Work instructions | Repeat the listing in full. Nothing may be added or left out.

Collected material |
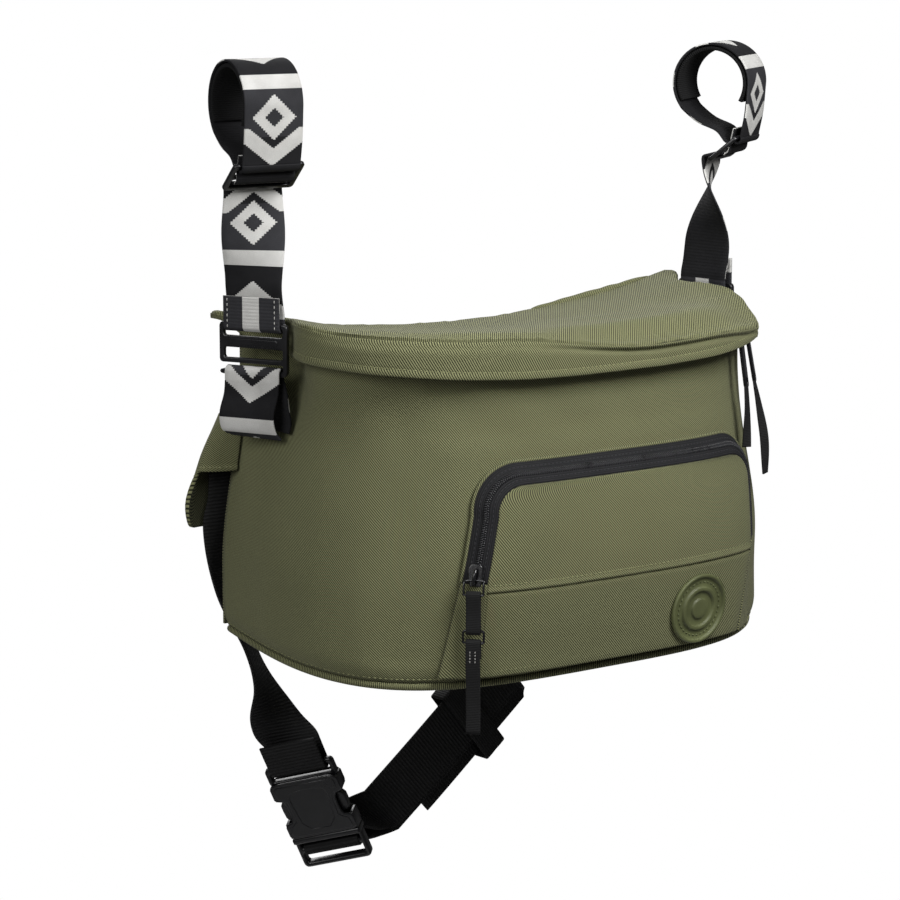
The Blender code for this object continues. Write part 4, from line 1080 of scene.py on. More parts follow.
def coil(name, path, finish):
    """Two meshed rows of beads along (point, across, out) triples. A bead's keys are its reach from
    the middle, its height and its slant."""
    points, faces = [], []
    spots = [Vector(point) for point, _, _ in path]
    total = running(spots)
    step = 0
    place = COIL_PITCH
    while place < total[-1] - COIL_PITCH:
        while step < len(total) - 2 and total[step + 1] < place:
            step += 1
        share = (place - total[step]) / max(1e-6, total[step + 1] - total[step])
        centre = spots[step].lerp(spots[step + 1], share)
        across = path[step][1].lerp(path[step + 1][1], share).normalized()
        out = path[step][2].lerp(path[step + 1][2], share).normalized()
        way = (spots[step + 1] - spots[step]).normalized()
        for side, shift in ((-1.0, 0.0), (1.0, COIL_PITCH / 2)):
            rings = []
            for over, high, skew in COIL_KEYS:
                middle = (centre + across * (side * over) + out * high
                          + way * (skew * COIL_PITCH + shift))
                rings.append([middle + (way * math.cos(turn) + out * math.sin(turn)) * COIL_RADIUS
                              for turn in THREAD_TURNS])
            add_bead(points, faces, rings)
        place += COIL_PITCH
    return make_piece(name, points, faces, [finish])


# %% Main zip under the lid
ZIP_INSET = 1.0
TAPE = 1.2


def main_zip_point(turn, share, lift):
    wide, deep = TOP_HALF_WIDTH - ZIP_INSET, TOP_DEPTH - ZIP_INSET
    x, y = crescent(turn, wide + lift, deep + lift, BODY_POWER)
    plain_x, plain_y = crescent(turn, wide, deep, BODY_POWER)
    low = top_edge(plain_x) + SEAT_GAP
    high = lid_height(plain_x, plain_y) - CLOTH - 2.5 * SEAT_GAP
    high -= EDGE_FALL * fallen(plain_x, plain_y)
    return pinched(x, y, mix(low, high, share))


zip_turns = [turn for turn in even_turns(240) if 0.02 < turn < 0.98]
main_tape = cloth_sheet("main_zip_tape", main_zip_point, zip_turns, spread(0.0, 1.0, 7), -TAPE, 0.0,
                        [zip_tape])
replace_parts(main_tape, "main_zip")

main_path = []
for turn in zip_turns:
    spot = Vector(main_zip_point(turn, 0.42, 0.0))
    out = (Vector(main_zip_point(turn, 0.42, 1.0)) - spot).normalized()
    main_path.append((spot, Vector((0.0, 0.0, 1.0)), out))
main_coil = coil("main_zip_coil", main_path, coil_plastic)

# %% [markdown]
# ## The front pocket
# The pocket is a flat patch with a zip that climbs over its edge, so the zip band is tilted: it rises
# from the wall to the pocket's face. The face is made of two panels that meet in a folded seam, and
# it swells a little, as a lined pocket does when it is empty.

# %% Pocket outline and zip band
POCKET_LEFT, POCKET_LEFT_FLARE, POCKET_RIGHT = -92.0, 21.6, 121.0
POCKET_TOP, POCKET_LOW, POCKET_CORNER = -204.0, -327.0, 29.0
POCKET_INSET, POCKET_LIFT, POCKET_DOME = 12.0, 10.0, 3.0
POCKET_SEAM, ZIP_END = -277.0, -271.0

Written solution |
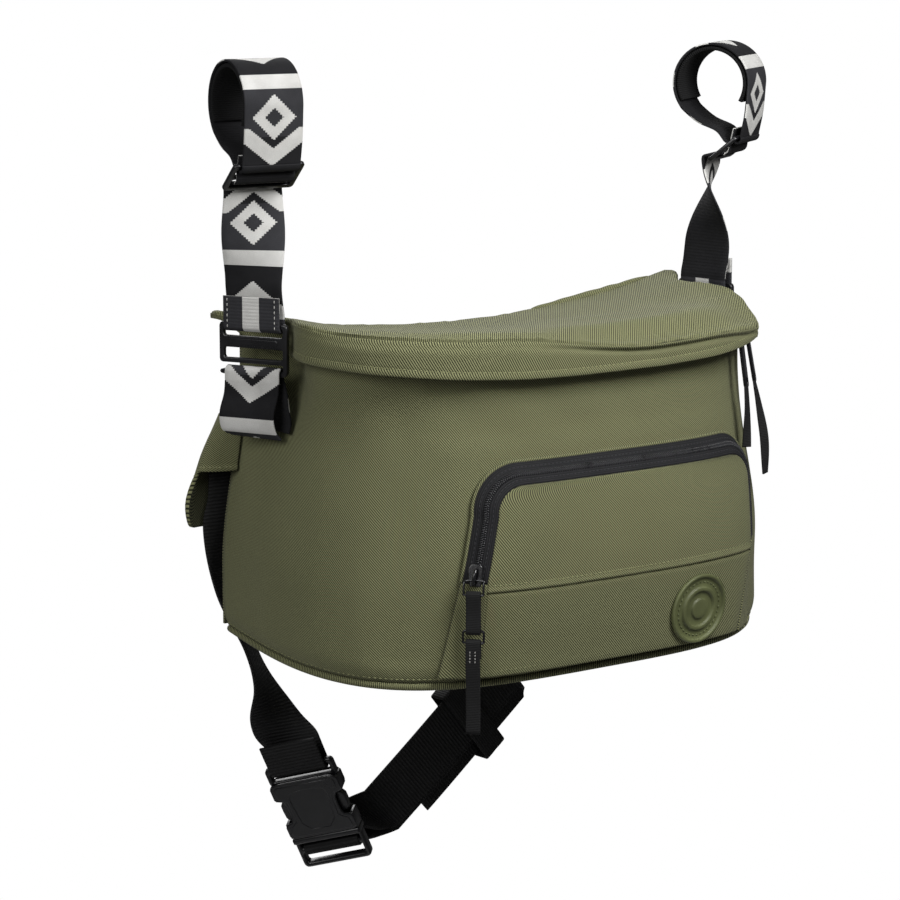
The Blender code for this object continues. Write part 4, from line 1080 of scene.py on. More parts follow.
def coil(name, path, finish):
    """Two meshed rows of beads along (point, across, out) triples. A bead's keys are its reach from
    the middle, its height and its slant."""
    points, faces = [], []
    spots = [Vector(point) for point, _, _ in path]
    total = running(spots)
    step = 0
    place = COIL_PITCH
    while place < total[-1] - COIL_PITCH:
        while step < len(total) - 2 and total[step + 1] < place:
            step += 1
        share = (place - total[step]) / max(1e-6, total[step + 1] - total[step])
        centre = spots[step].lerp(spots[step + 1], share)
        across = path[step][1].lerp(path[step + 1][1], share).normalized()
        out = path[step][2].lerp(path[step + 1][2], share).normalized()
        way = (spots[step + 1] - spots[step]).normalized()
        for side, shift in ((-1.0, 0.0), (1.0, COIL_PITCH / 2)):
            rings = []
            for over, high, skew in COIL_KEYS:
                middle = (centre + across * (side * over) + out * high
                          + way * (skew * COIL_PITCH + shift))
                rings.append([middle + (way * math.cos(turn) + out * math.sin(turn)) * COIL_RADIUS
                              for turn in THREAD_TURNS])
            add_bead(points, faces, rings)
        place += COIL_PITCH
    return make_piece(name, points, faces, [finish])


# %% Main zip under the lid
ZIP_INSET = 1.0
TAPE = 1.2


def main_zip_point(turn, share, lift):
    wide, deep = TOP_HALF_WIDTH - ZIP_INSET, TOP_DEPTH - ZIP_INSET
    x, y = crescent(turn, wide + lift, deep + lift, BODY_POWER)
    plain_x, plain_y = crescent(turn, wide, deep, BODY_POWER)
    low = top_edge(plain_x) + SEAT_GAP
    high = lid_height(plain_x, plain_y) - CLOTH - 2.5 * SEAT_GAP
    high -= EDGE_FALL * fallen(plain_x, plain_y)
    return pinched(x, y, mix(low, high, share))


zip_turns = [turn for turn in even_turns(240) if 0.02 < turn < 0.98]
main_tape = cloth_sheet("main_zip_tape", main_zip_point, zip_turns, spread(0.0, 1.0, 7), -TAPE, 0.0,
                        [zip_tape])
replace_parts(main_tape, "main_zip")

main_path = []
for turn in zip_turns:
    spot = Vector(main_zip_point(turn, 0.42, 0.0))
    out = (Vector(main_zip_point(turn, 0.42, 1.0)) - spot).normalized()
    main_path.append((spot, Vector((0.0, 0.0, 1.0)), out))
main_coil = coil("main_zip_coil", main_path, coil_plastic)

# %% [markdown]
# ## The front pocket
# The pocket is a flat patch with a zip that climbs over its edge, so the zip band is tilted: it rises
# from the wall to the pocket's face. The face is made of two panels that meet in a folded seam, and
# it swells a little, as a lined pocket does when it is empty.

# %% Pocket outline and zip band
POCKET_LEFT, POCKET_LEFT_FLARE, POCKET_RIGHT = -92.0, 21.6, 121.0
POCKET_TOP, POCKET_LOW, POCKET_CORNER = -204.0, -327.0, 29.0
POCKET_INSET, POCKET_LIFT, POCKET_DOME = 12.0, 10.0, 3.0
POCKET_SEAM, ZIP_END = -277.0, -271.0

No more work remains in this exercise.